Cash flow, which is expressed as cash flow from operating activities before changes in non-cash working capital, is used by the Company to analyse operating performance, leverage and liquidity. Operating earnings represent net earnings, excluding gains or losses on foreign currency translation and disposal of assets and unrealized gains or losses on the mark-to-market valuation of the derivative contracts associated with the Buzzard acquisition. Operating earnings are used by the Company to evaluate operating performance. Cash flow and operating earnings do not have a standardized meaning prescribed by Canadian generally accepted accounting principles (GAAP) and, therefore, may not be comparable with the calculations of similar measures for other companies.
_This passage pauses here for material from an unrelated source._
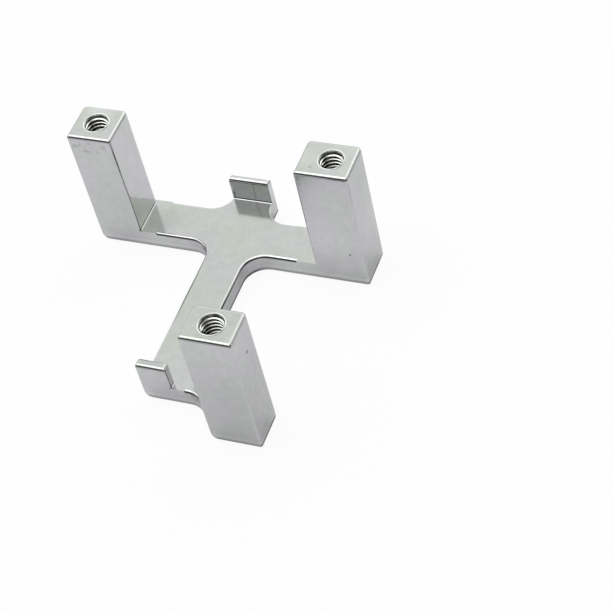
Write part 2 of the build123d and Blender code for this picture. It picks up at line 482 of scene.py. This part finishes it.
# tapped holes: thread turns, and the burr round each mouth; lengths in mm
holes = {
    "top": 13.25,                            # height of the mouths
    "startAngles": (297.0, 329.0, 275.0),    # where each thread starts, in degrees
    "Pitch": 0.4,
    "Turns": 18.0,
    "Start Depth": 0.3,
    "Root Radius": 1.008,
    "Crest Radius": 0.885,
    "Root Half": 0.175,    # half heights of the ridge, at root and crest
    "Crest Half": 0.09,
    "Fade": 0.35,          # turns over which the thread rises
    "leastRise": 0.03,     # of the ridge, at the very start
    "sunk": 0.05,          # of the ridge's height, in the wall
    "Rim Radius": 1.14,
    "Rim Tube": 0.065,
    "spiralSteps": 48,
    "rimSteps": 72,
    "tubeSteps": 10,
    "sharpAngle": 30.0,
    "cutColour": (0.97, 0.97, 0.97),
    "cutRoughness": 0.16,
    "cutClouds": (2600.0, 0.35),    # scale and depth
    "crest": (0.905, 0.89, 0.10),   # painted shade on the thread crests: from, full, and what they keep
    "paintedDepthShade": (12.9, 11.5, 0.72),    # painted shade deeper in the bore: heights over which turns go darker, and what they keep
    "rimColour": (0.95, 0.95, 0.955),
    "rimRoughness": 0.3,
    "rimClouds": (1500.0, 0.5),
}


def bareMetal(name, colour, roughness, cloudScale, cloudDepth):
    material, tree = newMaterial(name)
    place = addNode(tree, "ShaderNodeTexCoord").outputs["Object"]
    cloud = useGroup(tree, cloudyFinish, **{
        "Vector": place, "Cloud Scale": cloudScale, "Cloud Depth": cloudDepth})
    bore = useGroup(tree, boreDistance, Vector=place)
    # painted shade on the thread crests and deeper in the bore
    start, full, keeps = holes["crest"]
    crest = ramp(tree, bore["Distance"], start * mm, full * mm, 1.0, keeps)
    upper, lower, keeps = holes["paintedDepthShade"]
    depthShade = ramp(tree, axes(tree, place)["Z"], upper * mm, lower * mm, 1.0, keeps)
    shade = calc(tree, "MULTIPLY", calc(tree, "MULTIPLY", cloud["Shade"], crest), depthShade)
    metalSurface(tree, scaled(tree, colour, shade), roughness, cloud["Normal"])
    return material


cutThread = bareMetal("cutThread", holes["cutColour"], holes["cutRoughness"], *holes["cutClouds"])
rubbedRim = bareMetal("rubbedRim", holes["rimColour"], holes["rimRoughness"], *holes["rimClouds"])

tree = bpy.data.node_groups.new("tappedMouth", "GeometryNodeTree")
tree.interface.new_socket("Geometry", in_out="INPUT", socket_type="NodeSocketGeometry")
lengths = ["Pitch", "Start Depth", "Root Radius", "Crest Radius", "Root Half", "Crest Half",
           "Rim Radius", "Rim Tube"]
counts = ["Turns", "Fade"]
coats = {"Thread Material": cutThread, "Rim Material": rubbedRim}
sockets = {}
for names, kind in ((lengths + counts, "NodeSocketFloat"), (coats, "NodeSocketMaterial")):
    for name in names:
        sockets[name] = tree.interface.new_socket(name, in_out="INPUT", socket_type=kind)
tree.interface.new_socket("Geometry", in_out="OUTPUT", socket_type="NodeSocketGeometry")
given = addNode(tree, "NodeGroupInput").outputs


def minus(value):
    return calc(tree, "MULTIPLY", value, -1.0)


# spiral down the bore
fallen = minus(calc(tree, "MULTIPLY", given["Pitch"], given["Turns"]))
spiral = setInputs(addNode(tree, "GeometryNodeCurveSpiral"), **{
    "Resolution": holes["spiralSteps"], "Rotations": given["Turns"], "Height": fallen,
    "Start Radius": given["Root Radius"], "End Radius": given["Root Radius"]})
drop = combined(tree, Z=minus(given["Start Depth"]))
lowered = setInputs(addNode(tree, "GeometryNodeTransform"),
                    Geometry=spiral.outputs[0], Translation=drop)
upright = setInputs(addNode(tree, "GeometryNodeSetCurveNormal", mode="Z_UP"),
                    Curve=lowered.outputs["Geometry"])

# ridge that runs along it
rise = calc(tree, "SUBTRACT", given["Root Radius"], given["Crest Radius"])
bed = calc(tree, "MULTIPLY", rise, -holes["sunk"])
ridge = setInputs(addNode(tree, "GeometryNodeCurvePrimitiveQuadrilateral", mode="POINTS"), **{
    "Point 1": combined(tree, X=bed, Y=minus(given["Root Half"])),
    "Point 2": combined(tree, X=rise, Y=minus(given["Crest Half"])),
    "Point 3": combined(tree, X=rise, Y=given["Crest Half"]),
    "Point 4": combined(tree, X=bed, Y=given["Root Half"])})
along = addNode(tree, "GeometryNodeSplineParameter").outputs["Factor"]
risen = calc(tree, "DIVIDE", calc(tree, "MULTIPLY", along, given["Turns"]), given["Fade"])
risen = calc(tree, "MAXIMUM", calc(tree, "MINIMUM", risen, 1.0), holes["leastRise"])
thread = setInputs(addNode(tree, "GeometryNodeCurveToMesh"), **{
    "Curve": upright.outputs["Curve"], "Profile Curve": ridge.outputs[0],
    "Scale": risen, "Fill Caps": True})

# burr round the mouth
mouth = setInputs(addNode(tree, "GeometryNodeCurvePrimitiveCircle"),
                  Resolution=holes["rimSteps"], Radius=given["Rim Radius"])
tube = setInputs(addNode(tree, "GeometryNodeCurvePrimitiveCircle"),
                 Resolution=holes["tubeSteps"], Radius=given["Rim Tube"])
rim = setInputs(addNode(tree, "GeometryNodeCurveToMesh"), **{
    "Curve": mouth.outputs[0], "Profile Curve": tube.outputs[0]})

# one set on each mouth's point
turned = setInputs(addNode(tree, "GeometryNodeInputNamedAttribute", data_type="FLOAT"),
                   Name="threadStart")
spin = combined(tree, Z=turned.outputs["Attribute"])
joined = addNode(tree, "GeometryNodeJoinGeometry")
for part, name in ((thread, "Thread Material"), (rim, "Rim Material")):
    spread = setInputs(addNode(tree, "GeometryNodeInstanceOnPoints"),
                       Points=given["Geometry"], Instance=part.outputs[0], Rotation=spin)
    solid = setInputs(addNode(tree, "GeometryNodeRealizeInstances"), Geometry=spread.outputs[0])
    coat = setInputs(addNode(tree, "GeometryNodeSetMaterial"),
                     Geometry=solid.outputs[0], Material=given[name])
    feed(joined.inputs[0], coat.outputs[0])
feed(addNode(tree, "NodeGroupOutput").inputs[0], joined.outputs[0])

mouthMesh = bpy.data.meshes.new("holeMouths")
mouthMesh.from_pydata([inMetres((x, y, holes["top"])) for x, y in finish["bores"]], [], [])
starts = mouthMesh.attributes.new("threadStart", "FLOAT", "POINT")
starts.data.foreach_set("value", [math.radians(angle) for angle in holes["startAngles"]])
mouthPoints = bpy.data.objects.new("holeMouths", mouthMesh)
scene.collection.objects.link(mouthPoints)
cutting = mouthPoints.modifiers.new("tappedMouth", "NODES")
cutting.node_group = tree
for name in lengths:
    cutting[sockets[name].identifier] = holes[name] * mm
for name in counts:
    cutting[sockets[name].identifier] = holes[name]
for name, coat in coats.items():
    cutting[sockets[name].identifier] = coat
ready = mouthPoints.evaluated_get(bpy.context.evaluated_depsgraph_get())
threadMesh = bpy.data.meshes.new_from_object(ready)
threadMesh.name = "threadTurns"
threadMesh.polygons.foreach_set("use_smooth", [True] * len(threadMesh.polygons))
threadMesh.set_sharp_from_angle(angle=math.radians(holes["sharpAngle"]))
threadTurns = bpy.data.objects.new("threadTurns", threadMesh)
scene.collection.objects.link(threadTurns)
bpy.data.objects.remove(mouthPoints)
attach(threadTurns, root)
print("threads cut,", len(threadMesh.polygons), "faces")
For reconciliations of the operating earnings and cash flow amounts to the associated GAAP measure, refer to the tables on pages 9 and 20, respectively, of the MD&A.
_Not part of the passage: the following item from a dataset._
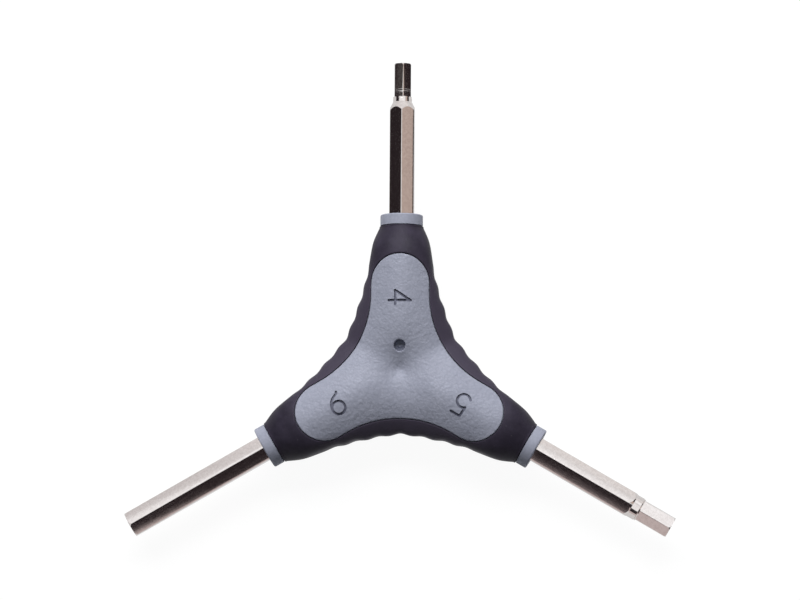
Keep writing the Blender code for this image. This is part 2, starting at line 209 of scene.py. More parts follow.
def ridge(distance):
    """Finger ridges, which fade out after the last one."""
    end = RIDGES * RIDGE_PITCH
    if distance <= end:
        return -0.5 * RIDGE_HEIGHT * math.cos(math.tau * distance / RIDGE_PITCH)
    return -0.5 * RIDGE_HEIGHT * (1.0 - smooth_step((distance - end) / (0.5 * RIDGE_PITCH)))


def squareness(outer):
    """A section's share in the body, 0 at the neck and 1 at the hip, and how square it is."""
    body = smooth_step((NECK_AT - outer.x) / (NECK_AT - HIP_AT))
    return body, 2.0 + (BODY_POWER - 2.0) * body


def skin_point(skin, distance, v, ridged=False):
    """A point of the skin. v runs from 0 on the crest of the arm to 1 on the mid-plane."""
    inner, outer, outward = fan_line(skin, distance)
    body, power = squareness(outer)
    sine, cosine = math.sin(0.5 * math.pi * v), math.cos(0.5 * math.pi * v)
    size = (abs(sine) ** power + abs(cosine) ** power) ** (1.0 / power)
    across = sine / size
    height = cosine / size
    crest = skin["half"]
    if inner.x > CREST_AT:
        crest = between(skin["stations"], skin["heights"], inner.x)[0]
    plan = inner.lerp(outer, across)
    if ridged:
        plan += outward * ridge(distance) * smooth_step((v - RIDGE_STARTS) / RIDGE_FADE)
    z = height * (crest - body * flank(plan.x, plan.y)) - dish(plan.x, plan.y)
    return Vector((plan.x, 0.0 if v == 0.0 else plan.y, 0.0 if v == 1.0 else z))


def skin_place(skin, x, y):
    """The (distance, v) of the skin's point over a plan position in an arm's own sector."""
    spot, low, high = Vector((x, y)), 0.0, skin["far"][-1]
    for _ in range(HALVINGS):
        middle = (low + high) / 2.0
        inner, outer, _ = fan_line(skin, middle)
        if (outer - inner).cross(spot - inner) < 0.0:
            low = middle
        else:
            high = middle
    inner, outer, _ = fan_line(skin, (low + high) / 2.0)
    across = min((spot - inner).length / (outer - inner).length, 1.0)
    power = squareness(outer)[1]
    height = max(1.0 - across ** power, 0.0) ** (1.0 / power)
    return (low + high) / 2.0, math.atan2(across, height) / (0.5 * math.pi)


def over(skin, spot):
    """The skin's point straight above a plan position."""
    return skin_point(skin, *skin_place(skin, spot.x, max(spot.y, 0.0)))


print("panel over the middle", round(over(outer_skin, Vector((0.0, 0.0))).z / MM, 2), "mm high")

# %% [markdown]
# ## The outline where grey meets black
#
# The outline has straight-sided lobes with half-round ends, and one arc leads from lobe to lobe.
# Its twelfth part is an arc, a straight and a quarter circle. A fraction from 0 to 1 along it
# gives the same place on every parallel line, so the rounded edges of both shots line up.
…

LEGAL NOTICE - FORWARD-LOOKING INFORMATION

This quarterly report contains forward-looking information. Such statements are generally identifiable by the terminology used, such as "plan," "anticipate," "forecast," "believe," "target," "intend," "expect," "estimate," "budget" or other similar wording suggesting future outcomes or statements regarding an outlook. Forward-looking information includes, but is not limited to, references to business strategies and goals, outlook (including operational updates and strategic milestones), future capital, exploration and other expenditures, future resource purchases and sales, construction and repair activities, refinery turnarounds, anticipated refining margins, future oil and gas production levels and the sources of growth thereof, project development and expansion schedules and results, future regulatory approvals, future results of exploration activities and dates by which certain areas may be developed or may come on-stream, retail throughputs, pre-production and operating costs, reserves and resources estimates, royalties and taxes payable, production life-of-field estimates, natural gas export capacity, future financing and capital activities (including purchases of Petro-Canada common shares under the Company's normal course issuer bid program), contingent liabilities (including potential exposure to losses related to retail licensee agreements), and environmental matters. By its very nature, such forward-looking information requires Petro-Canada to make assumptions that may not materialize or that may not be accurate.
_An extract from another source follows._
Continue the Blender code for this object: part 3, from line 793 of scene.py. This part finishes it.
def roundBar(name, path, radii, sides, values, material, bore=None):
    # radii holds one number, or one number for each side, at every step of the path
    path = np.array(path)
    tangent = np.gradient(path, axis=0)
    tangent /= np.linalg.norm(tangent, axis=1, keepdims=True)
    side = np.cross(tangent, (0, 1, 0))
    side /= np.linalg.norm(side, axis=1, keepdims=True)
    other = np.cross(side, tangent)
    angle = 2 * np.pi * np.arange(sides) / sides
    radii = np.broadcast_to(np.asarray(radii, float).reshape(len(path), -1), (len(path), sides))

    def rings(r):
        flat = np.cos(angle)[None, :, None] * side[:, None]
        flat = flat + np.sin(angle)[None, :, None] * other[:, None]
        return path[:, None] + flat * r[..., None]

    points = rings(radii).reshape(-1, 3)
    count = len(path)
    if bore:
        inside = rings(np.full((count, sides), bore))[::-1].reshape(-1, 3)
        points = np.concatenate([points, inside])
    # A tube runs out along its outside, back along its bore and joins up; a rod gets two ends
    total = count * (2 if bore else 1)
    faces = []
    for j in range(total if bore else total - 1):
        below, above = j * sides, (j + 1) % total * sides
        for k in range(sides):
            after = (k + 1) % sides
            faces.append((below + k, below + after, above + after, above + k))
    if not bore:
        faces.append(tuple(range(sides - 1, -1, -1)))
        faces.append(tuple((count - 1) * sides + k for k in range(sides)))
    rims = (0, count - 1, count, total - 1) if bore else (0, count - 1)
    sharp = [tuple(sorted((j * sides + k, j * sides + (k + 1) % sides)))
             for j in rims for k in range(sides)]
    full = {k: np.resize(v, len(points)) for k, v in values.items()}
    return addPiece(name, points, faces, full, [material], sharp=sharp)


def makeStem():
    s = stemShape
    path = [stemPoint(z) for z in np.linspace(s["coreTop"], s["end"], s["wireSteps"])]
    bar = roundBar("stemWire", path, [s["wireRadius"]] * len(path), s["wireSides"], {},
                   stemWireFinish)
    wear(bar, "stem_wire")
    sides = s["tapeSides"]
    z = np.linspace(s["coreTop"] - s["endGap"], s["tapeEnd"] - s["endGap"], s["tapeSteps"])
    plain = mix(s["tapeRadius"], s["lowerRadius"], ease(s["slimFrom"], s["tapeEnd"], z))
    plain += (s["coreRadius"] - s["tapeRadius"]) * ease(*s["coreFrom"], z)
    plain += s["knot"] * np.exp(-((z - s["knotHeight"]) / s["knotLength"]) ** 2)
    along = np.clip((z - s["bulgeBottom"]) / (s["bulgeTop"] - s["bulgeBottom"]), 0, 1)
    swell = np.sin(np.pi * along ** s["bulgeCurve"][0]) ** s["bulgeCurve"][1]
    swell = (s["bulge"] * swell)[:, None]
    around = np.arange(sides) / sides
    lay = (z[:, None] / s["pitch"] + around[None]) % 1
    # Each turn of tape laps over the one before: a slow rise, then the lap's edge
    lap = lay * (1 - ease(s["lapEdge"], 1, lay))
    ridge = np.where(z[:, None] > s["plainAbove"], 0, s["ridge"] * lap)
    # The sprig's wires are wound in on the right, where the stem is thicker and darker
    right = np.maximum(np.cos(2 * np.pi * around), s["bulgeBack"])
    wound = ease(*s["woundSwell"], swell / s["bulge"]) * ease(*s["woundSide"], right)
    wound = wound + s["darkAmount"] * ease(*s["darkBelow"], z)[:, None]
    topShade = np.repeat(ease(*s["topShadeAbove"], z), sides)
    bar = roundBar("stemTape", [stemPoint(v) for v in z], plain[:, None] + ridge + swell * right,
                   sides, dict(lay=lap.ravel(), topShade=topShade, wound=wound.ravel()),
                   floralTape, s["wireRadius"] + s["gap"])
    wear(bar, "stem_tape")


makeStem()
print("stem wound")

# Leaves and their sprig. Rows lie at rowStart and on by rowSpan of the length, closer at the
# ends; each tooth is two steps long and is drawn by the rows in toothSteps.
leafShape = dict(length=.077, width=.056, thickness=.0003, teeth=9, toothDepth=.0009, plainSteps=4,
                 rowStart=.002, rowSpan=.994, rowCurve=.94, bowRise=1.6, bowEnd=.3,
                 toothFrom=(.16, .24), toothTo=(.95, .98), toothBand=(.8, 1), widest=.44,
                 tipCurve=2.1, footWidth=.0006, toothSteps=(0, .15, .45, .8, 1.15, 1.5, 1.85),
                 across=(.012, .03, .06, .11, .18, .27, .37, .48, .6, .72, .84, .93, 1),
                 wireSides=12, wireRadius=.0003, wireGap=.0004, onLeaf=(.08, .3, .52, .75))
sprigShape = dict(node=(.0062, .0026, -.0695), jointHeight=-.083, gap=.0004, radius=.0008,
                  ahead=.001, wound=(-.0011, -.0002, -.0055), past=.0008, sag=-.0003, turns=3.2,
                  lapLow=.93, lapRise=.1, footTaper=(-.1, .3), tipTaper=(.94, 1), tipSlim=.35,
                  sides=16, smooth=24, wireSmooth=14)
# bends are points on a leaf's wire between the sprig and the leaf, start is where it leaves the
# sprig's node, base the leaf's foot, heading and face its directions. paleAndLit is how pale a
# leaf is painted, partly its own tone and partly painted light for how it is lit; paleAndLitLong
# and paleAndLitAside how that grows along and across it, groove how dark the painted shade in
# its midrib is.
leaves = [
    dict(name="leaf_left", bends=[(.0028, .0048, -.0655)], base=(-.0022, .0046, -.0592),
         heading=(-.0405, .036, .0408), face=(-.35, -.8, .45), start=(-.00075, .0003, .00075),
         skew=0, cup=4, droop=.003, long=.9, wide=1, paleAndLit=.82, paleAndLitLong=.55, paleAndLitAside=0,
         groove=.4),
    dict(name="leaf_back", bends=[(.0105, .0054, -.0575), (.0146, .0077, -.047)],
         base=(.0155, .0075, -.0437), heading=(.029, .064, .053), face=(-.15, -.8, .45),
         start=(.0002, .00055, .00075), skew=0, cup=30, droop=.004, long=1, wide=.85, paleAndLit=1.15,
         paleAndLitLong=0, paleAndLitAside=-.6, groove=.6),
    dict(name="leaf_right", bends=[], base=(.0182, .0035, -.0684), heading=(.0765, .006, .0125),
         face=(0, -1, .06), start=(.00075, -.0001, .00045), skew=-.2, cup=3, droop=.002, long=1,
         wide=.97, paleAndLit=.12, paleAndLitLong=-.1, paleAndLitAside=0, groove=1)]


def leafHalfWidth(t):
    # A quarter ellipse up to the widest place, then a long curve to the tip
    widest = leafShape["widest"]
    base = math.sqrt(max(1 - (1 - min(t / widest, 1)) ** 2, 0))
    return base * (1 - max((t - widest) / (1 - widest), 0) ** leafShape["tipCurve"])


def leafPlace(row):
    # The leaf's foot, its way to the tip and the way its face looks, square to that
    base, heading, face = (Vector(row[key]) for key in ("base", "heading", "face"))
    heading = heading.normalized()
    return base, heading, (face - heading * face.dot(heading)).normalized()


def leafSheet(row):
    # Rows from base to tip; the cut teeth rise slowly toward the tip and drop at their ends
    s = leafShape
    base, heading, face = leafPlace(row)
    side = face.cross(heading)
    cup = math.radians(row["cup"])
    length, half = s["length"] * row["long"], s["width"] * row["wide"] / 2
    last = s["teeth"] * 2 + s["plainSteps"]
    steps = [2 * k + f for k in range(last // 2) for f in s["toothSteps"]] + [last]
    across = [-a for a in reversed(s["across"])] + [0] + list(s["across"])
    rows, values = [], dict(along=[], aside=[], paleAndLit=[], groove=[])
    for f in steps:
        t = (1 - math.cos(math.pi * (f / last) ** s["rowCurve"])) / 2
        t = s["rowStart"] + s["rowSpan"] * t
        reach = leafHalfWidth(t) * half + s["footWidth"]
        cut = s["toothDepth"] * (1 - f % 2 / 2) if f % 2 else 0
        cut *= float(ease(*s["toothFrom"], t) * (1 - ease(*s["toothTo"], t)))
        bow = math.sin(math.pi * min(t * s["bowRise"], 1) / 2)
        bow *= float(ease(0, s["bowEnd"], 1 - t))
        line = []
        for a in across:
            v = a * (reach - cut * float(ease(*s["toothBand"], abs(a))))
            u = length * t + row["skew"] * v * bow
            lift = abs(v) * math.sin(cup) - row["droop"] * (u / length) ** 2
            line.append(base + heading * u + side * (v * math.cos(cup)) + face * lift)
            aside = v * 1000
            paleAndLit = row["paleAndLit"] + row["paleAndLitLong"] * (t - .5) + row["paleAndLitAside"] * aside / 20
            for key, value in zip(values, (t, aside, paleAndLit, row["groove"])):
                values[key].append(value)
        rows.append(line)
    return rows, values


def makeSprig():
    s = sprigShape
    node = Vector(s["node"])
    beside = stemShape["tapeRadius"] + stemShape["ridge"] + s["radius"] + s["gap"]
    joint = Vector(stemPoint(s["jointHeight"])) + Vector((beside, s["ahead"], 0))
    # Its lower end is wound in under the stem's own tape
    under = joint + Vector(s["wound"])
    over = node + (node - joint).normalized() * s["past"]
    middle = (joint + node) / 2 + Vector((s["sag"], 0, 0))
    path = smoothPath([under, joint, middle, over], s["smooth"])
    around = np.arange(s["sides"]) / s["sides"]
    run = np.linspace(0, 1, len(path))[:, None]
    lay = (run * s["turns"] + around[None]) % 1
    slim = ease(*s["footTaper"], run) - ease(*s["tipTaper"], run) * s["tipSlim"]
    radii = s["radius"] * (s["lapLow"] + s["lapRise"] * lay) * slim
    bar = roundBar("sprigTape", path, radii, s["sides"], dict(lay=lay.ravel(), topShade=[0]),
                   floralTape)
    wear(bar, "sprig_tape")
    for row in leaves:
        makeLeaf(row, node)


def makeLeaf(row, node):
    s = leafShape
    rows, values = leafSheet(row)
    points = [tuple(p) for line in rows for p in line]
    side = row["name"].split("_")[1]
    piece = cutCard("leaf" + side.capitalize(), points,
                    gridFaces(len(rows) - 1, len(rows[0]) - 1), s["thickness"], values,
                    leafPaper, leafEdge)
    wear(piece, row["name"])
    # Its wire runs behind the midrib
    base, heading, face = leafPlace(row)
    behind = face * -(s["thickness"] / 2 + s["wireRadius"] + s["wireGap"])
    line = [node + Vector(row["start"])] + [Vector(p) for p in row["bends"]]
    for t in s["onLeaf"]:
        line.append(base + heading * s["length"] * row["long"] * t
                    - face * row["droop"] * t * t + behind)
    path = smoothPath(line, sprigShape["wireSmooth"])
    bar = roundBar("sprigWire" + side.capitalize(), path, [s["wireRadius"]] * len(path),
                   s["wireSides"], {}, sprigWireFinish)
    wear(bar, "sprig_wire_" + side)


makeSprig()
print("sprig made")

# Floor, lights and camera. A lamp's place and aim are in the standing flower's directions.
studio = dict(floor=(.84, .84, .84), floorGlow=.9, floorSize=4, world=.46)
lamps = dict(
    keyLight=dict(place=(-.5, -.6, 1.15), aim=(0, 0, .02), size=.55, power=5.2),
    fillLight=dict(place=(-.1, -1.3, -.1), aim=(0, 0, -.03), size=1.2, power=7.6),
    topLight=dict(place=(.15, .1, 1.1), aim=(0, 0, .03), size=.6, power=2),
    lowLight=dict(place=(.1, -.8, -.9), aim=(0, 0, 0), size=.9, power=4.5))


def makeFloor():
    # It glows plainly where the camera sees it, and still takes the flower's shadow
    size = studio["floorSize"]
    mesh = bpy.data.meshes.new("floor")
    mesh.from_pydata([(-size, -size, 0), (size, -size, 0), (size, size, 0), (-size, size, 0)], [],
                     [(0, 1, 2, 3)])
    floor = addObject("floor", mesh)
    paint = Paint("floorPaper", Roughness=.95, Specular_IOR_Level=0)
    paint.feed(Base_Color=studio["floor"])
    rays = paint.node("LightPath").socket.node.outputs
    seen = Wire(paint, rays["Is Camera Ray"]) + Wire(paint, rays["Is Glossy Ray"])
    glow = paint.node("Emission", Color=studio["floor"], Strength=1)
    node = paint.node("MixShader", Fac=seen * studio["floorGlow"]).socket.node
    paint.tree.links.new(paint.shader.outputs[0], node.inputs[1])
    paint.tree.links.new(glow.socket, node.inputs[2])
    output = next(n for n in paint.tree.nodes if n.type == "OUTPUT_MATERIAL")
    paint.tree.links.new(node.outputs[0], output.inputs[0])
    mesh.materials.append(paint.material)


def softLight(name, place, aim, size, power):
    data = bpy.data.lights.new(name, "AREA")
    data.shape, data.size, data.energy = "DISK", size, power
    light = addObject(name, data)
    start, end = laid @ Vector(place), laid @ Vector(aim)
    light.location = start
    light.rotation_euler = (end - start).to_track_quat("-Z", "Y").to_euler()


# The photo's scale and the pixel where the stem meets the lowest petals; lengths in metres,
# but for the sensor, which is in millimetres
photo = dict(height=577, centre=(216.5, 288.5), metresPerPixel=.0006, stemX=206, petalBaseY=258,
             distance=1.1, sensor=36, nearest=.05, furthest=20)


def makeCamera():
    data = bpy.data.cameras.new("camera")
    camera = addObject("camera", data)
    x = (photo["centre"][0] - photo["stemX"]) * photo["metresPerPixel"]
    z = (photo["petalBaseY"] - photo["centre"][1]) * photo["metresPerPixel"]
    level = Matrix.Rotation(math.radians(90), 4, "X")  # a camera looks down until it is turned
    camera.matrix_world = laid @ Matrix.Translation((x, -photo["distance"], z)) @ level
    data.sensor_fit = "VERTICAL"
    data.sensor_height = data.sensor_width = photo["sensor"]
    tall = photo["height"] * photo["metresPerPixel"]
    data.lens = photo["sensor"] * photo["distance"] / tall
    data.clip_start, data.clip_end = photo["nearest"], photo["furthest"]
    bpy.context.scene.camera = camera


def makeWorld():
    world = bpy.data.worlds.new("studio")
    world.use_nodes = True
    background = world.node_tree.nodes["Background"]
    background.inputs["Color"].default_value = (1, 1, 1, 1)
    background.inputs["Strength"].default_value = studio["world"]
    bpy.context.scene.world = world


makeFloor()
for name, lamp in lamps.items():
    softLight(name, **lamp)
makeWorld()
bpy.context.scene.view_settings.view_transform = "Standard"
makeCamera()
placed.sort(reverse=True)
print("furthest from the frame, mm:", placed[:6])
This forward-looking information is subject to known and unknown risks and uncertainties, and other factors which may cause actual results, levels of activity and achievements to differ materially from those expressed or implied by such information. Such factors include, but are not limited to: imprecision of reserves estimates of recoverable quantities of oil, natural gas and liquids from resource plays and other sources not currently classified as reserves; general economic, market and business conditions; industry capacity; competitive action by other companies; fluctuations in oil and gas prices; refining and marketing margins; the ability to produce and transport crude oil and natural gas to markets; the effects of weather and climate conditions; the results of exploration and development drilling and related activities; fluctuation in interest rates and foreign currency exchange rates; the ability of suppliers to meet commitments; actions by governmental authorities, including changes in taxes, royalty rates and resource utilization strategies; decisions or approvals of administrative tribunals; changes in environmental and other regulations; risks attendant with oil and gas operations, both domestic and international; international political events; expected rates of return; and other factors, many of which are beyond the control of Petro-Canada. More specifically, production may be affected by such factors as exploration success, startup timing and success, ramp up progress, facility reliability, planned and unplanned gas plant shutdowns, success of restarts following turnarounds, reservoir performance and natural decline rates, success of non-conventional resource plays, water handling and production from coal bed methane (CBM) wells, and drilling progress and results. Capital expenditures may be affected by cost pressures associated with new capital projects, including labour and material supply, project management, drilling rig rates and availability, and seismic costs. These factors are discussed in greater detail in filings made by Petro-Canada with the Canadian provincial securities commissions and the United States (U.S.) Securities and Exchange Commission (SEC).

Readers are cautioned that the foregoing list of important factors affecting forward-looking information is not exhaustive. Furthermore, the forward-looking information contained in this quarterly report is made as of the date of this report and, except as required by applicable law, Petro-Canada does not undertake any obligation to update publicly or to revise any of the included forward-looking information, whether as a result of new information, future events or otherwise. The forward-looking information contained in this report is expressly qualified by this cautionary statement.

Where the term barrel of oil equivalent (boe) is used in this document, it may be misleading, particularly if used in isolation. A boe conversion ratio of six thousand cubic feet (Mcf): one barrel (bbl) is based on an energy equivalency conversion method primarily applicable at the burner tip and does not represent a value equivalency at the wellhead.